Can someone give an brief overview of how distributed training with XGBoost-4J Spark works?

I want to get a general overview of how XGBoost4J on Spark works, specifically:

  1. How is the training data partitioned to the xgboost workers? Is the the dataset simply randomly, equally partitioned to the xgboost workers?

  2. How do trees get constructed? If each xgboost worker only has a subset of the data, how can splits on the full dataset be considered? How exactly do the workers “team up” to construct a single tree? I assume the trees still have to be generated iteratively, and not in parallel. Related: where is the current model ensemble stored while training?
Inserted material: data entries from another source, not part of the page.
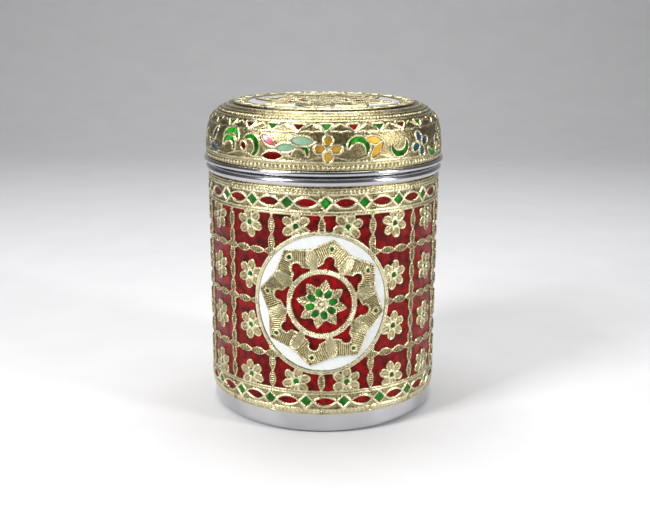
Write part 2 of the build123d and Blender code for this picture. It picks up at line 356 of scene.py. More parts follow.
def chains(relief, across, rise, u, z, wander, edge):
    """Upright and level chains of pointed beads on a stem, kept inside the field."""
    pitch = SLEEVE_AROUND / COLUMNS
    upright_bead = ROW_PITCH / BEADS_PER_CELL
    level_bead = pitch / BEADS_PER_CELL
    off_upright = wrap(across, pitch) + wander
    off_level = wrap(rise - ROW_PITCH / 2, ROW_PITCH) + wander
    half_rows = (ROWS - 1) * ROW_PITCH / 2
    within_rows = np.abs(rise - half_rows) - half_rows
    upright = leaf(wrap(rise, upright_bead), off_upright, upright_bead * BEAD_OVERLAP, BEAD_WIDTH)
    level = leaf(wrap(across, level_bead), off_level, level_bead * BEAD_OVERLAP, BEAD_WIDTH)
    level = np.maximum(level, within_rows)
    level_stem = np.maximum(np.abs(off_level) - STEM_HALF, within_rows)
    links = np.minimum(np.minimum(upright, np.abs(off_upright) - STEM_HALF), np.minimum(level, level_stem))
    relief.raised(np.maximum(links, edge), dome=0.04, rim=0.28, rim_height=0.38)
    relief.stroke(upright < -STROKE_INSET, z, FIELD_STROKE_PITCH)
    relief.stroke(level < -STROKE_INSET, u, FIELD_STROKE_PITCH)


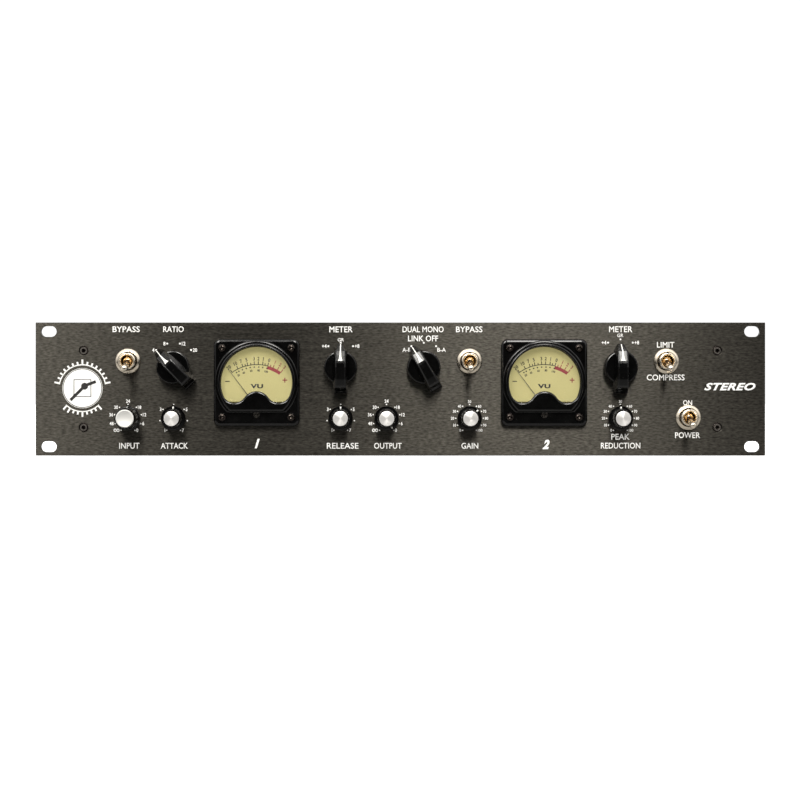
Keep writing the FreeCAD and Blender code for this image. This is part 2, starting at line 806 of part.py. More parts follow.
def rear_panel():
    """Plate screwed to the tray's rear flanges, with its socket and inlet cut-outs."""
    body = new_body("rear_panel")
    plate = Profile(body, height="sheet - case_depth").block(
        "0", "0", f"2 * ({TRAY_HALF} - sheet)", f"2 * {CEILING}")
    pad(body, plate, "sheet", inward=True)
    holes = Profile(body, height="sheet - case_depth")
    for start in CHANNELS:
        for place in range(4):
            width = "socket_body_width" if place in (0, 3) else "jack_collar_width"
            holes.circle(f"{start} + {place} * socket_pitch", "socket_row",
                         f"{width} + 2 * hole_clearance")
    for place in pan_screw_places():
        if place["y"].startswith("case_depth") and place.get("angle") == 180:
            holes.circle(place["x"], place["z"], "pan_shank_width + screw_clearance")
    holes.block(f"{CASE_HALF} - inlet_side_gap", "socket_row",
                "(inlet_body_width + 2 * hole_clearance)",
                "(inlet_body_height + 2 * hole_clearance)")
    pocket(body, holes, "sheet")
    return body


# ---------------------------------------------------------------- inside the case

def standoff_places():
    inset = "standoff_width"
    columns = (f"{BOARD_LEFT} + {inset}", f"({BOARD_LEFT} + {BOARD_RIGHT}) / 2",
               f"{BOARD_RIGHT} - {inset}")
    return [(x, y) for x in columns for y in (f"board_front + {inset}", f"{BOARD_REAR} - {inset}")]


def main_board():
    body = new_body("main_board")
    card = Profile(body, "XY_Plane", f"standoff_height - {CEILING}").rectangle(
        BOARD_LEFT, "board_front", BOARD_RIGHT, BOARD_REAR)
    pad(body, card, "board_thickness")
    holes = Profile(body, "XY_Plane", BOARD_TOP)
    for x, y in standoff_places():
        holes.circle(x, y, "pan_shank_width + screw_clearance")
    pocket(body, holes, "board_thickness")
    return body


def board_standoffs():
    body = new_body("standoff")
    tube = Profile(body, "XY_Plane").circle("0", "0", "standoff_width")
    tube.circle("0", "0", "pan_shank_width + screw_clearance")
    pad(body, tube, "standoff_height")
    places = [{"x": x, "y": y, "z": f"-{CEILING}"} for x, y in standoff_places()]
    return group("board_standoffs", body, places)


def capacitors():
    """Reservoir capacitors in a row at the board's transformer end."""
    first = post("0", "0", "0", "capacitor_width", "capacitor_height")
    places = [{"x": f"{BOARD_RIGHT} - 1.4 * capacitor_width",
               "y": f"board_front + {1.4 + 1.2 * place} * capacitor_width", "z": BOARD_TOP}
              for place in range(4)]
    return group("capacitors", first, places)


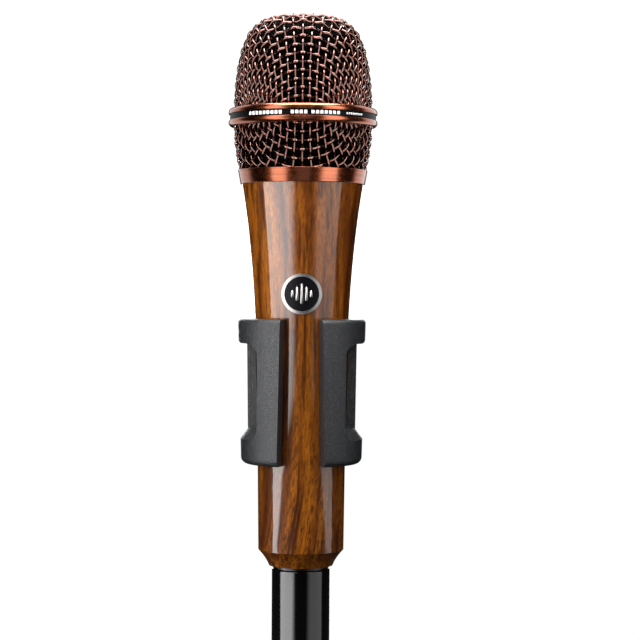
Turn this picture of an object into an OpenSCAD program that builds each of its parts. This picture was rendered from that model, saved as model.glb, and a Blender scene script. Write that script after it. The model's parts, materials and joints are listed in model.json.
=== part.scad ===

Does it reside on each node?

  3. If there is synchronization between the workers, which I think there must be, where is that happening? Would that occur on the master node of my Spark app? I noticed that while training, my master node has almost no memory load or CPU usage so it seems like nothing is ever happening there.

  4. What is XGBoost using the Spark node memory for? I noticed for a dataset of size 107GB on disk, run on a cluster with 8 nodes, XGBoost uses about 40GB of physical memory and 140GB of virtual memory on average per node while training, which is much more than the dataset itself, split into 8. I’m getting errors like “std:bad_alloc” with certain datasets, and it seems to be related to XGBoost core code memory requests.

Not specific to Spark, but this article provides an excellent introduction to how XGBoost uses multiple worker processes (nodes) to fit a tree ensemble.

As for 1): XGBoost has no control over how the Dataset gets distributed in Spark. You can call repartition or coalesce to control how data gets distributed among the workers.

3): No, the master node performs zero work. The workers perform AllReduce operation to synchronize among themselves, and then the workers perform their slice of computation.

Thanks! that article is very helpful